The term audited means your report has been drafted by a Certified Public Accountant. These professionals are well versed in balancing the numbers and dealing with the tax bureau. They have a professional standing to maintain. Their outputs are more trusted by the banks, compared to something your ordinary bookkeeper will make. A CPA’s responsibilities are huge, so they can even get sued for producing bad audits with faulty figures that do not balance. CPAs are a normal part of big businesses because they are a part of regular company operations and support/ verify details of these operations.
Reviewed statements on the other hand mean that the CPA did not make it per se, but he or she is merely reviewing a finance document that has been drafted by a not professional accountant. They have less liability because it is cheaper to get a reviewer statement than a completely audited one.

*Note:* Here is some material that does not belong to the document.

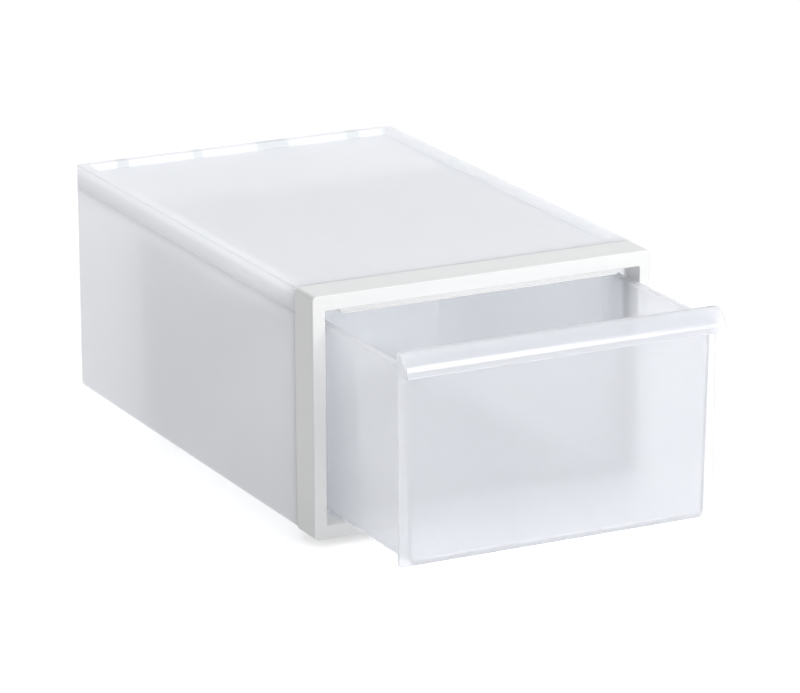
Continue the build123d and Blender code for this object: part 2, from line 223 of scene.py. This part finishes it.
def colour(name, description, default):
    """An sRGB hex colour, as it is typed."""
    return StringProperty(name=name, description=description, default=default)


def share(name, description, default):
    """A setting from nought to one."""
    return FloatProperty(name=name, description=description, default=default, min=0, max=1,
                         subtype="FACTOR")


def amount(name, description, default, least=0.0, unit="NONE"):
    """A size, a power or a strength."""
    return FloatProperty(name=name, description=description, default=default, min=least,
                         unit=unit)


def plastic_settings(tone, shade, clearness, glow, lamp_pass, roughness):
    """The settings of one moulded plastic, with that plastic's own defaults.

    The mould's real texture is a few tenths of a millimetre, too fine to show, so the grain is
    drawn coarser."""
    return {
        "colour": colour("Colour", "sRGB hex colour", tone),
        "shade": colour("Shade", "sRGB hex colour of the darker clouds", shade),
        "clearness": share("Clearness", "Share of light that passes", clearness),
        "glow": share("Glow", "Share of light scattered through", glow),
        "lamp_pass": share("Lamp pass", "Lamp light let straight in", lamp_pass),
        "roughness": share("Roughness", "How matt the skin is", roughness),
        "cloud_size": amount("Cloud size", "Width of a cloud in millimetres", 45.0, 1),
        "grain_size": amount("Grain size", "Width of a grain in millimetres", 0.8, 0.05),
        "grain_strength": share("Grain strength", "Depth of the grain", 0.15),
        "ripple_size": amount("Ripple size", "Width of a ripple in millimetres", 60.0, 1),
        "ripple_strength": share("Ripple strength", "Depth of ripples", 0.1),
    }


class FrostedCaseLook(PropertyGroup):
    """Frosted case and lid."""
    __annotations__ = plastic_settings(tone="#FDFDFE", shade="#FAFBFC", clearness=0.1,
                                       glow=0.45, lamp_pass=0.78, roughness=0.3)


class WhiteFrameLook(PropertyGroup):
    """Opaque white front frame."""
    __annotations__ = plastic_settings(tone="#FCFCFB", shade="#F8F8F7", clearness=0.0,
                                       glow=0.0, lamp_pass=0.0, roughness=0.45)


class StopLipShape(PropertyGroup):
    """Hanging edge of the stop lip under the frame's top rail."""
    half_width: amount("Half width", "Middle to either end", 107.95 * MM, unit="LENGTH")
    drop: amount("Drop", "How far it hangs below the top rail", 4.6 * MM, unit="LENGTH")
    setback: amount("Setback", "From the frame's face to the lip's", 3.5 * MM, unit="LENGTH")
    thickness: amount("Thickness", "Front to rear", 3.3 * MM, unit="LENGTH")
    end_radius: amount("End radius", "Of the two lower corners", 3.0 * MM, unit="LENGTH")
    edge_radius: amount("Edge radius", "Of all other edges", 0.4 * MM, unit="LENGTH")


class ClearDrawerLook(PropertyGroup):
    """Clearer drawer."""
    __annotations__ = plastic_settings(tone="#F8F9FB", shade="#F5F6F9", clearness=0.78,
                                       glow=0.15, lamp_pass=0.66, roughness=0.1)


class StageLook(PropertyGroup):
    """Floor and lamps."""
    floor_colour: colour("Floor colour", "sRGB hex colour", "#F4F4F4")
    key_power: amount("Key power", "Large lamp at the front right", 46.0, unit="POWER")
    top_power: amount("Top power", "Large lamp overhead", 10.0, unit="POWER")
    side_power: amount("Side power", "Large lamp at the right", 12.5, unit="POWER")
    fill: amount("Fill", "Strength of the even light from all round", 0.4)


# Operators ------------------------------------------------------------------------------

class DRAWERBOX_OT_case_body(Operator):
    """Finish the case body in frosted polypropylene"""
    bl_idname = "drawerbox.case_body"
    bl_label = "Case Body"

    def execute(self, context):
        # Polypropylene from a blasted mould: a hazy wall that shows only soft shapes behind it
        dress("case_body", moulded_plastic("frosted_polypropylene_case",
                                           context.scene.frosted_case))
        return {"FINISHED"}


class DRAWERBOX_OT_lid(Operator):
    """Finish the lid in frosted polypropylene"""
    bl_idname = "drawerbox.lid"
    bl_label = "Lid"

    def execute(self, context):
        # The case's plastic, with painted shade where the snap hooks stand behind it
        dress("lid", moulded_plastic("frosted_polypropylene_lid", context.scene.frosted_case,
                                     paint_hook_shade=True))
        return {"FINISHED"}


class DRAWERBOX_OT_front_frame(Operator):
    """Finish the front frame in opaque white polypropylene"""
    bl_idname = "drawerbox.front_frame"
    bl_label = "Front Frame"

    def execute(self, context):
        # Polypropylene pigmented right through: no light passes, and highlights stay soft
        dress("front_frame", moulded_plastic("white_polypropylene_frame",
                                             context.scene.white_frame))
        return {"FINISHED"}


class DRAWERBOX_OT_stop_lip(Operator):
    """Hang the full depth of the stop lip under the frame's top rail"""
    bl_idname = "drawerbox.stop_lip"
    bl_label = "Stop Lip"

    def execute(self, context):
        shape = context.scene.stop_lip
        top = bezel_high.z - TOP_RAIL + LIP_ROOT
        low = bezel_high.z - TOP_RAIL - shape.drop
        front = bezel_low.y + shape.setback
        bpy.ops.object.select_all(action="DESELECT")
        bpy.ops.mesh.primitive_cube_add(size=1.0)
        lip = context.object
        lip.name = "stop_lip"
        bpy.ops.object.mode_set(mode="EDIT")
        bpy.ops.transform.resize(value=(2 * shape.half_width, shape.thickness, top - low))
        bpy.ops.transform.translate(value=(0, front + shape.thickness / 2, (top + low) / 2))
        self.round_ends(lip, shape.end_radius, low)
        bpy.ops.object.mode_set(mode="OBJECT")
        soften = lip.modifiers.new("edges", "BEVEL")
        soften.width = shape.edge_radius
        soften.segments = EDGE_STEPS
        soften.limit_method = "ANGLE"
        soften.angle_limit = BEVEL_ABOVE
        bpy.ops.object.modifier_apply(modifier=soften.name)
        bpy.ops.object.shade_smooth_by_angle(angle=SMOOTH_BELOW)
        lip.data.materials.append(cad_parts["front_frame"].active_material)
        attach(lip, "case")
        return {"FINISHED"}

    def round_ends(self, lip, radius, low):
        """Round the two lower corners with a bevel along the edges that run front to rear."""
        bpy.ops.mesh.select_all(action="DESELECT")
        bpy.ops.object.mode_set(mode="OBJECT")
        points = lip.data.vertices
        for edge in lip.data.edges:
            a, b = (points[k].co for k in edge.vertices)
            edge.select = (abs(a.x - b.x) < TOUCH and abs(a.z - low) < TOUCH
                           and abs(b.z - low) < TOUCH)
        bpy.ops.object.mode_set(mode="EDIT")
        bpy.ops.mesh.bevel(offset=radius, segments=CORNER_STEPS, affect="EDGES")


class DRAWERBOX_OT_drawer(Operator):
    """Finish the drawer in translucent polypropylene"""
    bl_idname = "drawerbox.drawer"
    bl_label = "Drawer"

    def execute(self, context):
        # Polypropylene from a smoother mould: clear enough to make out the shapes behind it
        dress("drawer", moulded_plastic("translucent_polypropylene_drawer",
                                        context.scene.clear_drawer))
        return {"FINISHED"}


def floor_material(look):
    """Matt white board: bright enough to read as plain white, and it keeps the soft shadow."""
    material, tree, output = new_material("matt_white_board")
    lift = add_node(tree, "ShaderNodeMath", {0: seen_rays(tree), 1: FLOOR_LIFT},
                    operation="MULTIPLY")
    surface = add_node(tree, "ShaderNodeBsdfPrincipled",
                       {"Base Color": linear(look.floor_colour), "Roughness": FLOOR_ROUGHNESS,
                        "Emission Color": linear(WHITE), "Emission Strength": lift.outputs[0]})
    tree.links.new(surface.outputs["BSDF"], output.inputs["Surface"])
    return material


def area_lamp(name, place, aim, size, power, tone=WHITE):
    """A large soft square lamp that points at a place."""
    data = bpy.data.lights.new(name, "AREA")
    data.shape = "SQUARE"
    data.size = size
    data.energy = power
    data.color = linear(tone)[:3]
    lamp = bpy.data.objects.new(name, data)
    bpy.context.scene.collection.objects.link(lamp)
    lamp.location = place
    lamp.rotation_euler = (Vector(aim) - Vector(place)).to_track_quat("-Z", "Y").to_euler()


class DRAWERBOX_OT_stage(Operator):
    """Add the white floor, the soft lamps, the world and the camera"""
    bl_idname = "drawerbox.stage"
    bl_label = "Studio Stage"

    def execute(self, context):
        look = context.scene.studio_stage
        bpy.ops.object.select_all(action="DESELECT")
        bpy.ops.mesh.primitive_plane_add(size=FLOOR_SIZE, location=(0, 0, case_low.z))
        floor = context.object
        floor.name = "floor"
        floor.data.materials.append(floor_material(look))
        aim = (0, case_low.y, case_high.z / 2)
        area_lamp("key", KEY_PLACE, aim, KEY_SIZE, look.key_power)
        area_lamp("top", TOP_PLACE, aim, TOP_SIZE, look.top_power, COOL_WHITE)
        area_lamp("side", SIDE_PLACE, aim, SIDE_SIZE, look.side_power)
        self.world(context.scene, look)
        self.camera(context.scene)
        context.scene.view_settings.view_transform = "Standard"
        return {"FINISHED"}

    def world(self, scene, look):
        """Even soft light all round, white where it is looked at or through."""
        scene.world = bpy.data.worlds.new("white_surround")
        scene.world.use_nodes = True
        tree = scene.world.node_tree
        tree.nodes.clear()
        strength = add_node(tree, "ShaderNodeMapRange",
                            {"Value": seen_rays(tree), "To Min": look.fill, "To Max": 1.0})
        light = add_node(tree, "ShaderNodeBackground",
                         {"Color": linear(WHITE), "Strength": strength.outputs["Result"]})
        add_node(tree, "ShaderNodeOutputWorld", {"Surface": light.outputs[0]})

    def camera(self, scene):
        """Long lens from the front left, a little above, as such boxes are photographed."""
        place = Vector((CAMERA_AWAY[0], bezel_low.y + CAMERA_AWAY[1],
                        bezel_low.z + CAMERA_AWAY[2]))
        ahead = Vector((sin(CAMERA_TURN) * cos(CAMERA_DROP), cos(CAMERA_TURN) * cos(CAMERA_DROP),
                        -sin(CAMERA_DROP)))
        right = Vector((cos(CAMERA_TURN), -sin(CAMERA_TURN), 0))
        up = right.cross(ahead)
        side = cos(CAMERA_LEAN) * right + sin(CAMERA_LEAN) * up
        top = -sin(CAMERA_LEAN) * right + cos(CAMERA_LEAN) * up
        data = bpy.data.cameras.new("long_lens")
        data.sensor_width = SENSOR_WIDTH
        data.lens = FOCAL_LENGTH
        data.clip_end = FAR_CLIP
        camera = bpy.data.objects.new("long_lens", data)
        scene.collection.objects.link(camera)
        camera.matrix_world = Matrix.Translation(place) @ Matrix(
            (side, top, -ahead)).transposed().to_4x4()
        scene.camera = camera


class DRAWERBOX_PT_panel(Panel):
    """Lists the steps that finish the drawer box, and their settings"""
    bl_label = "Drawer Box"
    bl_idname = "DRAWERBOX_PT_panel"
    bl_space_type = "VIEW_3D"
    bl_region_type = "UI"
    bl_category = "Drawer Box"

    def draw(self, context):
        for step in STEPS:
            self.layout.operator(step.bl_idname)
        for name in LOOKS:
            box = self.layout.box()
            look = getattr(context.scene, name)
            for key in look.__annotations__:
                box.prop(look, key)


LOOKS = {
    "frosted_case": FrostedCaseLook,
    "white_frame": WhiteFrameLook,
    "stop_lip": StopLipShape,
    "clear_drawer": ClearDrawerLook,
    "studio_stage": StageLook,
}
STEPS = (DRAWERBOX_OT_case_body, DRAWERBOX_OT_lid, DRAWERBOX_OT_front_frame,
         DRAWERBOX_OT_stop_lip, DRAWERBOX_OT_drawer, DRAWERBOX_OT_stage)


def register():
    """Register the looks, the steps and the panel."""
    for item in (*LOOKS.values(), *STEPS, DRAWERBOX_PT_panel):
        bpy.utils.register_class(item)
    for name, look in LOOKS.items():
        setattr(bpy.types.Scene, name, PointerProperty(type=look))


def unregister():
    """Remove what register added."""
    for name in LOOKS:
        delattr(bpy.types.Scene, name)
    for item in reversed((*LOOKS.values(), *STEPS, DRAWERBOX_PT_panel)):
        bpy.utils.unregister_class(item)


def main():
    """Run every step in order."""
    register()
    bpy.ops.drawerbox.case_body()
    bpy.ops.drawerbox.lid()
    bpy.ops.drawerbox.front_frame()
    bpy.ops.drawerbox.stop_lip()
    bpy.ops.drawerbox.drawer()
    bpy.ops.drawerbox.stage()


if __name__ == "__main__":
    main()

Get a reviewed or audited documents ready when applying for your commercial loan because banks will surely want to see what you have to offer before they consider your loan application. It is your responsibility to make them realize that they can take their chances on you.
A List of All Your Personal Financial Details
It may seem like an ideal situation prime for identity theft, but do not worry because banks can be trusted. They need your social security number, along with the list of all your assets and liabilities. Assets may include your house, properties, cars, bank accounts, bonds, stocks, cash deposits, and the like. Liabilities are all your loans and credit cards.

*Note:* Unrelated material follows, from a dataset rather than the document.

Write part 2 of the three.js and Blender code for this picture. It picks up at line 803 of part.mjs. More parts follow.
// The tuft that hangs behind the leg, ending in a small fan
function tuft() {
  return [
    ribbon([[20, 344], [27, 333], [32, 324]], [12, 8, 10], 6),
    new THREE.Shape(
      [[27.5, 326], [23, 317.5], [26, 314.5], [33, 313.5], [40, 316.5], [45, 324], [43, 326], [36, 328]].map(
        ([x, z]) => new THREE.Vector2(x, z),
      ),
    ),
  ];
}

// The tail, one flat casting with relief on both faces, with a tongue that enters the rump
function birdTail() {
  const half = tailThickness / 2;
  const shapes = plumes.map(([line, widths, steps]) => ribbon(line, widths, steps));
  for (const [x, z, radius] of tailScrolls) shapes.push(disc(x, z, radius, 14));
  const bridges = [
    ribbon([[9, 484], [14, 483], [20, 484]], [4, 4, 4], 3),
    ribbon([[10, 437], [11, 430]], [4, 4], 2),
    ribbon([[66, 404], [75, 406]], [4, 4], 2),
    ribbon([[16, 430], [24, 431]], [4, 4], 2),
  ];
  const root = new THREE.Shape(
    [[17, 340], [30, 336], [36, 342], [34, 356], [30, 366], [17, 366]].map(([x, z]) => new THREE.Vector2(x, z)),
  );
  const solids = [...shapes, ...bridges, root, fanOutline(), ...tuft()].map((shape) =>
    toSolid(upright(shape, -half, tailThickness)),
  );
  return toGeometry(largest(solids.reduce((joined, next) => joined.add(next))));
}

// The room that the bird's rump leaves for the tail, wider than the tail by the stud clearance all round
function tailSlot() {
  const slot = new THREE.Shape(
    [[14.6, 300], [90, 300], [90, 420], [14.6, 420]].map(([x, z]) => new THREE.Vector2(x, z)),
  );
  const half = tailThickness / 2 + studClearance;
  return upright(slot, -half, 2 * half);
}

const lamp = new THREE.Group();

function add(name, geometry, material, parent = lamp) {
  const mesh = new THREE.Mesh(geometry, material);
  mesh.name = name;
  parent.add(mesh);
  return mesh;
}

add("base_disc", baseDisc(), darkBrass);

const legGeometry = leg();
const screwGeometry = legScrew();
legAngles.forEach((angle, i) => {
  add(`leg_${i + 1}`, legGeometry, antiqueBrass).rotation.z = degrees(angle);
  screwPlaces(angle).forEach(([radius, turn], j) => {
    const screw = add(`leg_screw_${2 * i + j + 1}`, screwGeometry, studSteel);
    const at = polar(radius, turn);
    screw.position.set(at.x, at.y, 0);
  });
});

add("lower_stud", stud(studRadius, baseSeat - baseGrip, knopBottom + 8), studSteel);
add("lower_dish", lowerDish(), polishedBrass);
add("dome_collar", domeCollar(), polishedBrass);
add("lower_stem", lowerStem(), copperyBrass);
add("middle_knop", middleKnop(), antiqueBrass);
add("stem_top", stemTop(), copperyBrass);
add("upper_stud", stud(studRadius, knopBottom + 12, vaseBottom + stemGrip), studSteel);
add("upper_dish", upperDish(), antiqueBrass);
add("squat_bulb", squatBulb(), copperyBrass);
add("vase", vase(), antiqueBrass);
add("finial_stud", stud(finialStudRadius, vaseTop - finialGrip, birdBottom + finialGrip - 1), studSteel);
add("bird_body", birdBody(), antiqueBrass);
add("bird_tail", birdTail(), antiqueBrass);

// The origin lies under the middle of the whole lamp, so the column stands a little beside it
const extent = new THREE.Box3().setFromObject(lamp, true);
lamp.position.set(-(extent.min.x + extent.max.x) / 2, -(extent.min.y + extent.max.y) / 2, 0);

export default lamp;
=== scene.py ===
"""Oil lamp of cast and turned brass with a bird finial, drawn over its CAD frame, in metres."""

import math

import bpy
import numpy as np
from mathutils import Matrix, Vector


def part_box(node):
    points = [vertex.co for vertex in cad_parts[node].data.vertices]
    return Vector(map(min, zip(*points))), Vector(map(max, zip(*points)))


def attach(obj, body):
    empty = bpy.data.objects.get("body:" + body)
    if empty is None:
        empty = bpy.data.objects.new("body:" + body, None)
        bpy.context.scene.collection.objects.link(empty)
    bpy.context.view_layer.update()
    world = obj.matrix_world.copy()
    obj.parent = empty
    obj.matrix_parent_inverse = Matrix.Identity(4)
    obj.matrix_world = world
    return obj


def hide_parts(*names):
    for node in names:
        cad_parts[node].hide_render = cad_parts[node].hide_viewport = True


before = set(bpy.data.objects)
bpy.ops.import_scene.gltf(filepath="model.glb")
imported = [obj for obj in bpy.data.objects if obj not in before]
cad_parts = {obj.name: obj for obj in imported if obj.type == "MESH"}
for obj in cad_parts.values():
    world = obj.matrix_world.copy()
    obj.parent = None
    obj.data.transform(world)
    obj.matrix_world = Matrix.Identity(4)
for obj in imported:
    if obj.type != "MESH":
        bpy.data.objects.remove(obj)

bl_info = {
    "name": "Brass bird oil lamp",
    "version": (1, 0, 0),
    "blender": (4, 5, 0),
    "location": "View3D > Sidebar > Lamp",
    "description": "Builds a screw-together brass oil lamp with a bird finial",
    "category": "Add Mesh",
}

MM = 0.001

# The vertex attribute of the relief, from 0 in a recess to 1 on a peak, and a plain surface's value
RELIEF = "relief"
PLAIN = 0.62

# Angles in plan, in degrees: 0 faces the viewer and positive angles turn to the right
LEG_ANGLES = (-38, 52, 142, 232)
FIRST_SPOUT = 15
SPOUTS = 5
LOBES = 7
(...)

For businesses with many owners, the banks will want a financial statement from all the partners and the significant shareholder. All of you stakeholders have to sign a personal guarantee saying that you will pay for this loan and you will not default on it.
And last but not the least, since banks are always about reducing their risks, they demand that newer businesses that depend on major player to take out insurance against the death of one of these major players. The fine print will direct the beneficiary payout to go to the bank in case of his or her death. It sounds rather morbid, but it is one way for you to get that needed business loan.